2004-03-15 07:14:37 PM  
I can do everything myself on my Focus, and parts are dirt cheap.
2004-03-15 07:15:11 PM  
I've seen many Mercedes with 200K + miles on them, Volvos too. Maybe those owners just need to seek a different shop. It sounds like Dave likes Chevys and Fords.
2004-03-15 07:16:29 PM  
I'm not talking about running. Most mercedes are capable on running for well over 300,000 miles. What I say about Mercedes (again in general, there are always a few that woprk out okay) is that most of them require extensive repairs to perform at or near original performance.

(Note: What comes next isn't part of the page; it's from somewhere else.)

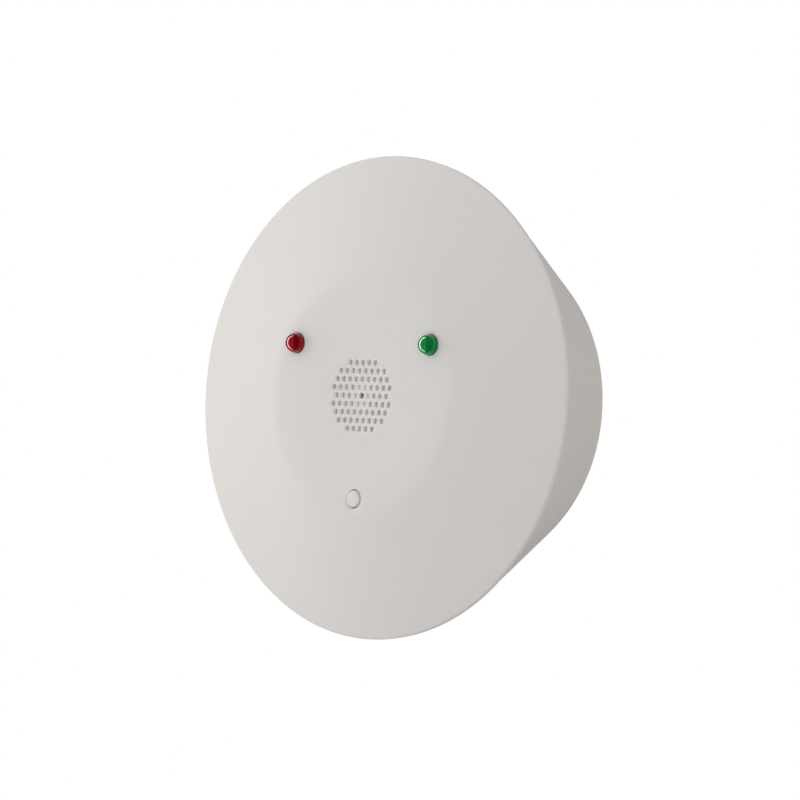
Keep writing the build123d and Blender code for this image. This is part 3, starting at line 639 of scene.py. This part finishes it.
def metal_skin_group():
    """Drawn or plated metal: fine streaks along one axis and slow tarnish.

    Streaks are noise squeezed twenty times along Y. Colour fades to the tarnish colour where slow
    noise is high. Roughness is the base value plus streaks and tarnish."""
    group, source, sink = shader_group(
        "metal_skin",
        [
            ("Colour", "NodeSocketColor", (0.6, 0.6, 0.6, 1)),
            ("Tarnish Colour", "NodeSocketColor", (0.4, 0.4, 0.4, 1)),
            ("Roughness", "NodeSocketFloat", 0.3),
            ("Streaks", "NodeSocketFloat", 0.2),
        ],
        [("Colour", "NodeSocketColor"), ("Roughness", "NodeSocketFloat"), ("Normal", "NodeSocketVector")],
    )
    links = group.links
    where = group.nodes.new("ShaderNodeTexCoord").outputs["Object"]
    squeeze = group.nodes.new("ShaderNodeVectorMath")
    squeeze.operation = "MULTIPLY"
    squeeze.inputs[1].default_value = (1.0, 0.05, 1.0)
    links.new(where, squeeze.inputs[0])
    streak = noise(group, squeeze.outputs[0], 5000.0, 2.0, 0.6)
    slow = noise(group, where, 350.0, 3.0, 0.6)
    tarnish = maths(group, "POWER", slow, 3.0)
    mix = group.nodes.new("ShaderNodeMix")
    mix.data_type = "RGBA"
    links.new(maths(group, "MULTIPLY", tarnish, 2.0), mix.inputs["Factor"])
    links.new(source.outputs["Colour"], mix.inputs["A"])
    links.new(source.outputs["Tarnish Colour"], mix.inputs["B"])
    links.new(mix.outputs["Result"], sink.inputs["Colour"])
    lines = maths(group, "MULTIPLY", maths(group, "SUBTRACT", streak, 0.5), source.outputs["Streaks"])
    rough = maths(group, "ADD", source.outputs["Roughness"], maths(group, "ADD", lines, tarnish))
    links.new(rough, sink.inputs["Roughness"])
    bump = group.nodes.new("ShaderNodeBump")
    bump.inputs["Distance"].default_value = 0.00001
    links.new(source.outputs["Streaks"], bump.inputs["Strength"])
    links.new(streak, bump.inputs["Height"])
    links.new(bump.outputs[0], sink.inputs["Normal"])
    return group


def plated_metal(name, skin, colour, tarnish, roughness, streaks=0.2):
    """Metal with the shared skin."""
    material, tree, shader = plain_material(name)
    group = tree.nodes.new("ShaderNodeGroup")
    group.node_tree = skin
    group.inputs["Colour"].default_value = (*colour, 1)
    group.inputs["Tarnish Colour"].default_value = (*tarnish, 1)
    group.inputs["Roughness"].default_value = roughness
    group.inputs["Streaks"].default_value = streaks
    tree.links.new(group.outputs["Colour"], shader.inputs["Base Color"])
    tree.links.new(group.outputs["Roughness"], shader.inputs["Roughness"])
    tree.links.new(group.outputs["Normal"], shader.inputs["Normal"])
    shader.inputs["Metallic"].default_value = 1.0
    return material


def two_tone(name, low, high, mask, roughness, bump_depth, build_mask, metallic=0.0):
    """A material of two colours mixed by a mask that build_mask(tree, where) makes, which also
    raises the surface by bump_depth metres; mask is (low edge, high edge) of its ramp."""
    material, tree, shader = plain_material(name)
    where = tree.nodes.new("ShaderNodeTexCoord").outputs["Object"]
    pattern = build_mask(tree, where)
    ramp = tree.nodes.new("ShaderNodeMapRange")
    tree.links.new(pattern, ramp.inputs["Value"])
    ramp.inputs["From Min"].default_value, ramp.inputs["From Max"].default_value = mask
    tint = tree.nodes.new("ShaderNodeMix")
    tint.data_type = "RGBA"
    tint.inputs["A"].default_value = (*low, 1)
    tint.inputs["B"].default_value = (*high, 1)
    tree.links.new(ramp.outputs[0], tint.inputs["Factor"])
    tree.links.new(tint.outputs["Result"], shader.inputs["Base Color"])
    speck = noise(tree, where, 3000.0, 2.0, 0.6)
    rough = maths(tree, "ADD", roughness, maths(tree, "MULTIPLY", speck, 0.15))
    tree.links.new(rough, shader.inputs["Roughness"])
    bump = tree.nodes.new("ShaderNodeBump")
    bump.inputs["Distance"].default_value = bump_depth
    bump.inputs["Strength"].default_value = 0.6
    height = maths(tree, "ADD", ramp.outputs[0], maths(tree, "MULTIPLY", speck, 0.2))
    tree.links.new(height, bump.inputs["Height"])
    tree.links.new(bump.outputs[0], shader.inputs["Normal"])
    shader.inputs["Metallic"].default_value = metallic
    return material


def woven(tree, where):
    """Threads crossing over and under, as the product of a sine wave of x and one of z."""
    axes = tree.nodes.new("ShaderNodeSeparateXYZ")
    tree.links.new(where, axes.inputs[0])
    waves = [
        maths(tree, "SINE", maths(tree, "MULTIPLY", axes.outputs[axis], THREAD_FREQUENCY))
        for axis in ("X", "Z")
    ]
    return maths(tree, "MULTIPLY", *waves)


def wound(tree, where):
    """Turns of wire side by side along Y, with a little unevenness."""
    axes = tree.nodes.new("ShaderNodeSeparateXYZ")
    tree.links.new(where, axes.inputs[0])
    shift = maths(tree, "MULTIPLY", noise(tree, where, 500.0), 2.0)
    turns = maths(tree, "MULTIPLY", axes.outputs["Y"], WIRE_FREQUENCY)
    return maths(tree, "SINE", maths(tree, "ADD", turns, shift))


def traced(tree, where):
    """Bands of copper tracks under the board's mask, from the edges of large cells."""
    cells = tree.nodes.new("ShaderNodeTexVoronoi")
    cells.distance = "MANHATTAN"
    cells.feature = "F1"
    cells.inputs["Scale"].default_value = 260.0
    tree.links.new(where, cells.inputs["Vector"])
    return maths(tree, "SINE", maths(tree, "MULTIPLY", cells.outputs["Distance"], 22.0))


def spotted(scale):
    """A mask of soft spots of a given scale, for sintered, foamed and fired surfaces."""
    return lambda tree, where: noise(tree, where, scale, 3.0, 0.65)


def give(material, *names):
    """Puts a material on CAD nodes."""
    for name in names:
        mesh = nodes[name].data
        mesh.materials.clear()
        mesh.materials.append(material)


# ---------------------------------------------------------------- build


skin = moulded_skin_group()
metal = metal_skin_group()
cover_plastic = moulded_plastic(
    "cover_plastic", skin, (0.79, 0.757, 0.745), (0.83, 0.81, 0.79), 0.46, subsurface=0.25
)
housing_plastic = moulded_plastic(
    "housing_plastic", skin, (0.79, 0.745, 0.705), (0.83, 0.80, 0.77), 0.46, subsurface=0.25
)
plate_plastic = moulded_plastic("plate_plastic", skin, (0.78, 0.745, 0.71), (0.83, 0.80, 0.77), 0.50)
# A lighter copy of the cover plastic for the grille hole walls: painted light that lifts the shade inside the
# holes.
painted_light_bore_plastic = moulded_plastic("painted_light_bore_plastic", skin, (0.96, 0.93, 0.91), (0.96, 0.94, 0.92), 0.5)
button_plastic = moulded_plastic(
    "button_plastic", skin, (0.82, 0.79, 0.75), (0.86, 0.84, 0.81), 0.34, grain=9000.0, depth=0.05
)
black_plastic = moulded_plastic("black_plastic", skin, (0.025, 0.025, 0.027), (0.06, 0.06, 0.06), 0.45)
chip_epoxy = moulded_plastic(
    "chip_epoxy", skin, (0.02, 0.02, 0.021), (0.05, 0.05, 0.05), 0.6, grain=9000.0, depth=0.3
)
red_pvc = moulded_plastic("red_pvc", skin, (0.42, 0.012, 0.012), (0.5, 0.03, 0.03), 0.35)
black_pvc = moulded_plastic("black_pvc", skin, (0.02, 0.02, 0.02), (0.05, 0.05, 0.05), 0.35)
header_nylon = moulded_plastic("header_nylon", skin, (0.66, 0.62, 0.52), (0.72, 0.69, 0.6), 0.4)
battery_paint = moulded_plastic(
    "battery_paint", skin, (0.05, 0.08, 0.13), (0.35, 0.35, 0.36), 0.28, mottle=0.1
)
red_resin = lamp_resin("red_resin", (0.22, 0.002, 0.006), (0.17, 0.001, 0.004), (1.0, 0.02, 0.05))
green_resin = lamp_resin("green_resin", (0.002, 0.21, 0.06), (0.003, 0.15, 0.035), (0.10, 1.0, 0.22))
zinc_steel = plated_metal("zinc_steel", metal, (0.62, 0.61, 0.58), (0.40, 0.38, 0.33), 0.28)
tinned_metal = plated_metal("tinned_metal", metal, (0.72, 0.71, 0.68), (0.45, 0.44, 0.42), 0.32)
brass = plated_metal("brass", metal, (0.78, 0.57, 0.24), (0.45, 0.28, 0.12), 0.25, streaks=0.35)
can_aluminium = plated_metal("can_aluminium", metal, (0.75, 0.75, 0.76), (0.5, 0.5, 0.5), 0.3)
screen_cloth = two_tone(
    "screen_cloth", (0.84, 0.81, 0.78), (0.93, 0.91, 0.89), (-0.6, 0.6), 0.8, 0.00001, woven
)
copper_winding = two_tone(
    "copper_winding", (0.20, 0.05, 0.02), (0.72, 0.32, 0.16), (-1, 0.6), 0.2, 0.0001, wound, 0.9
)
board_mask = two_tone(
    "board_mask", (0.008, 0.09, 0.04), (0.02, 0.16, 0.07), (0.2, 0.5), 0.22, 0.00002, traced
)
ceramic = two_tone(
    "ceramic", (0.52, 0.51, 0.48), (0.70, 0.69, 0.66), (0.35, 0.65), 0.45, 0.00001, spotted(900.0)
)
ferrite = two_tone(
    "ferrite", (0.03, 0.03, 0.032), (0.07, 0.07, 0.073), (0.35, 0.65), 0.55, 0.00002, spotted(2500.0)
)
foam = two_tone(
    "foam", (0.012, 0.012, 0.012), (0.06, 0.06, 0.06), (0.42, 0.6), 0.8, 0.0002, spotted(1800.0)
)
chip_body = two_tone(
    "chip_body", (0.35, 0.24, 0.15), (0.62, 0.60, 0.57), (0.4, 0.6), 0.4, 0.00002, spotted(500.0)
)
floor_paint = two_tone(
    "floor_paint", (0.78, 0.77, 0.76), (0.82, 0.815, 0.81), (0.3, 0.7), 0.6, 0.0001, spotted(12.0)
)

cover_points, cover_faces = front_cover()
cover = make_piece("cover_shell", cover_points, cover_faces, "housing", ["front_cover"])
cover.data.materials.append(cover_plastic)
# The second slot is the lighter copy with painted light, for the walls of the grille holes.
cover.data.materials.append(painted_light_bore_plastic)
mark_grille_bores(cover.data, 1)

for colour, resin in (("red", red_resin), ("green", green_resin)):
    x, z = station(STATION_R, LAMP_ANGLES[colour])
    profile = [(0, -LAMP_PROUD - LAMP_R)] + arc_points(0, -LAMP_PROUD, LAMP_R, 3, 90, 24)
    seat = LAMP_TAIL - LAMP_FLANGE
    profile += [(LAMP_R, seat - 0.1), (LAMP_R, seat), (LAMP_FLANGE_R, seat), (LAMP_FLANGE_R, seat + 0.08)]
    profile += [(LAMP_FLANGE_R, LAMP_TAIL - 0.08), (LAMP_FLANGE_R, LAMP_TAIL), (0, LAMP_TAIL)]
    points, faces = turned(profile, x, z)
    lamp = make_piece(f"{colour}_lamp_lens", points, faces, "housing", [f"{colour}_lamp"])
    lamp.data.materials.append(resin)

x, z = station(STATION_R, BUTTON_ANGLE)
profile = [(0, -BUTTON_PROUD)]
profile += arc_points(BUTTON_R - BUTTON_ROUND, BUTTON_ROUND - BUTTON_PROUD, BUTTON_ROUND, 0, 90, 8)
profile += [(BUTTON_R, BUTTON_CAP_REAR), (BUTTON_COLLAR_R, BUTTON_CAP_REAR)]
profile += [(BUTTON_COLLAR_R, BUTTON_COLLAR_REAR), (BUTTON_STEM_R, BUTTON_COLLAR_REAR)]
profile += [(BUTTON_STEM_R, BUTTON_STEM_REAR), (0, BUTTON_STEM_REAR)]
points, faces = turned(profile, x, z)
button = make_piece("button_cap", points, faces, "button", ["test_button"])
button.data.materials.append(button_plastic)

give(housing_plastic, "rear_housing")
give(plate_plastic, "wall_plate", "tamper_pin")
give(screen_cloth, "dust_screen")
give(black_plastic, "sounder_case", "sounder_back", "red_lamp_spacer", "green_lamp_spacer", "snap_connector")
give(black_plastic, "test_switch_body", "tamper_switch_body")
give(plate_plastic, "test_switch_plunger", "tamper_switch_plunger")
give(foam, "sounder_gasket")
give(zinc_steel, "housing_screws")
give(tinned_metal, "test_switch_terminals", "controller_pins", "battery_studs")
give(tinned_metal, "red_lamp_leads", "green_lamp_leads")
give(brass, "sounder_diaphragm", "sounder_pins")
give(ceramic, "sounder_ceramic")
give(board_mask, "main_board")
give(chip_epoxy, "controller_chip")
give(can_aluminium, "storage_capacitor")
give(ferrite, "drive_coil")
give(copper_winding, "coil_winding")
give(chip_body, "chip_parts")
give(battery_paint, "battery")
give(red_pvc, "positive_lead")
give(black_pvc, "negative_lead")
give(header_nylon, "lead_header")

studio_floor().data.materials.append(floor_paint)
place_camera()
light_the_studio()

That said, most drivers will not notice such things as:
-medium (less than 10%) loss of peak acceleration power
-hazardous fliud leaks
-increased steering play (inaccuracy) up to 50,000% of factory spec
-poor fuel economy
-increased stopping distance (by 65% or less)
-loss of "feedback" or "road feel"
-increased harmful emissions
-decreased climate control performance
2004-03-15 07:24:48 PM  
Chevy's? Nope, not much to my taste. Many of them are pretty, but in general they're designed to appeal to middle aged women. I have no use for multipe cupholder, and none for fold-away baby-changing stations.

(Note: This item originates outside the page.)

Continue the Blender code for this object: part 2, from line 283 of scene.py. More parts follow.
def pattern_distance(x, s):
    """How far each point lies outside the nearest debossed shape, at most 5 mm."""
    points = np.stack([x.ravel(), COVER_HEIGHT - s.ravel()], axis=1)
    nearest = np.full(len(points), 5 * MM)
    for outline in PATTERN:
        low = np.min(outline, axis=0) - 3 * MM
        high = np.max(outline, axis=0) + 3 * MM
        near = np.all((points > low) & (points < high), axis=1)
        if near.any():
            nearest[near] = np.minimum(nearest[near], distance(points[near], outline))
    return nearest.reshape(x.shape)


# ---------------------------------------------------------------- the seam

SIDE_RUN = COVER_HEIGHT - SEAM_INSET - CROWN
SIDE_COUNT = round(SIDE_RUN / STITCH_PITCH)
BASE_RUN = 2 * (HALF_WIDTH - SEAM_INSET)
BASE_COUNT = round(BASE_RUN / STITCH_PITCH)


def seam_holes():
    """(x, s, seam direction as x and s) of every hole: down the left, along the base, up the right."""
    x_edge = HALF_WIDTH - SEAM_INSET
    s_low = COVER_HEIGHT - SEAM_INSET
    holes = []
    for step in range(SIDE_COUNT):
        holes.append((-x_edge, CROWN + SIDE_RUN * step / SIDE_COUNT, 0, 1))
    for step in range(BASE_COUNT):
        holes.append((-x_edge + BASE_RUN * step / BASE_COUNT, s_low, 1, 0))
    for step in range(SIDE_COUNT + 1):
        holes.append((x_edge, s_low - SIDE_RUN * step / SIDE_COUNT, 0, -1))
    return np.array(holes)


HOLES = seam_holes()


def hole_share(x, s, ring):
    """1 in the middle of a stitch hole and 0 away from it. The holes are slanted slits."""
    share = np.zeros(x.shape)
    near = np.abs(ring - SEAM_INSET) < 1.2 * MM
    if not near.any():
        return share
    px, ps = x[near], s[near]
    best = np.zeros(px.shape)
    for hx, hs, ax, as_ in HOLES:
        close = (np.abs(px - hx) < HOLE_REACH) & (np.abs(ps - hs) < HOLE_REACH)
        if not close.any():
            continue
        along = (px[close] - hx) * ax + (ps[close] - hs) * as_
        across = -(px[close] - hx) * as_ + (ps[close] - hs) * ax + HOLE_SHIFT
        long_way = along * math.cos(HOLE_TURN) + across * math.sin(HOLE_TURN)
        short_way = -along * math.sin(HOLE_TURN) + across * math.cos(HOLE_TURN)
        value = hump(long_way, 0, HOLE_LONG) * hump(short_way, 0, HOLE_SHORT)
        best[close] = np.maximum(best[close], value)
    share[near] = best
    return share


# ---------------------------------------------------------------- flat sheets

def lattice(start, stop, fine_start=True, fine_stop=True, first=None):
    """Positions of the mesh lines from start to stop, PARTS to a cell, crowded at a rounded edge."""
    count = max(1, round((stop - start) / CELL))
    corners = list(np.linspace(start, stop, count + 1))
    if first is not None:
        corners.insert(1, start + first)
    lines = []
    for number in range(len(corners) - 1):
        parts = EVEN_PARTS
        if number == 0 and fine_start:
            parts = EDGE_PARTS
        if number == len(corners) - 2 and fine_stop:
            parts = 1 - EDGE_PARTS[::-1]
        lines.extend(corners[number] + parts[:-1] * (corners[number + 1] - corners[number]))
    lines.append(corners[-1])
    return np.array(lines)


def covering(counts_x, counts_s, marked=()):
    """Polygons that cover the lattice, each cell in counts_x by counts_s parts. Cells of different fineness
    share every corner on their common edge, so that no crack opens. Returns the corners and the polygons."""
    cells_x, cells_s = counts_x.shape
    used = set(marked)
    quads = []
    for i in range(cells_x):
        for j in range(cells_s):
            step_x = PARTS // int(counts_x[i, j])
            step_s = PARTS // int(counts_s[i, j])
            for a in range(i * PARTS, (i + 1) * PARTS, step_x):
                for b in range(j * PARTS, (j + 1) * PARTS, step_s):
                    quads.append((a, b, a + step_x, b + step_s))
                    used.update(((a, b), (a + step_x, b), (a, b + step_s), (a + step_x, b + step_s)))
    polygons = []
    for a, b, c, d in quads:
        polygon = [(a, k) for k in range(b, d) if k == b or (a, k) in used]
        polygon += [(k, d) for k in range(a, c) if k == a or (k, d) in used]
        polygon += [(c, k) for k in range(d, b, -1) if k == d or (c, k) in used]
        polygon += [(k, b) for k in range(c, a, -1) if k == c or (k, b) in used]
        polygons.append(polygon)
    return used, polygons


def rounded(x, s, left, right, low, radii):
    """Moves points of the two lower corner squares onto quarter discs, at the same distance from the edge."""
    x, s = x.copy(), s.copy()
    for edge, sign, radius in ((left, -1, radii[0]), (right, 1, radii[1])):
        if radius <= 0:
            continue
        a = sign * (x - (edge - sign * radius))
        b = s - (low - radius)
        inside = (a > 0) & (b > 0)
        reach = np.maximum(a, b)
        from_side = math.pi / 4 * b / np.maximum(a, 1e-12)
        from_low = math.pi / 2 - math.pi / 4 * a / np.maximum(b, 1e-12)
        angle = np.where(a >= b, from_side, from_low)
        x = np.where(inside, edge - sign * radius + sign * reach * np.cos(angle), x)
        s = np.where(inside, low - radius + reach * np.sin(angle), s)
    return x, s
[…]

Fords? If I were gung-ho about Fords would I speak badly about Volvo and Jaguar, or would I just sort of ignore them and extoll the virtues of the Grand Marquis and the Focus?

That said, a typical Ford or Chevy brake job costs less than $600 at my shop. In fact, somewhere's around half come in at under $300.

I have never put brakes on a Mercedes for less than $1200.
2004-03-15 07:27:28 PM  
[image from too old to be available]

Some guys'd kill to drive a car like this
2004-03-15 07:50:32 PM  
Actually, you don't need any special tools to change the plugs on the VR6. That is, unless you consider an engine hoist a special tool.

Read a VW shop manual. First step is very often "Remove Engine from Car"
2004-03-15 08:04:42 PM  
Volkswagen vs. Ford:

step 1: Remove engine from car because otherwise you'll have to buy a fancy tool and lots of band-aids.

Ford Truck:
step 1: Remove engine from car because otherwise you'll have to put fresh batteries in your flashlight.
2004-03-15 08:15:54 PM  
85 Jaguar XJ-S V-12 v 99 Nissan Quest V-6
problem--both leaking transformer fluid
repair estimates--Nissan $2000 Jaguar $90

Same Jag v 99 Mazda Protege
problem--parking kiss
repair costs--Mazda $1200 Jag no damage at all

The Jag is actually fairly easy to work on. Haynes Manual and Jag CD Rom plus amazing internet support. I plan to purchase a Series III XJ6 and will never buy another car for myself again unless I come across a 65 Stang or something.
2004-03-15 08:21:06 PM  

Personally, I find the Jags to be some of the easiest of the Euro-crap to work on. R&I (removal and installation) is usually about the same as a 5 to 15 year older Buick.

Still, though, diagnostic information and parts information are well below acceptable, and if you're concerned about either comfort or performance .... well if you like those things you don't buy a Jaguar built after 1955.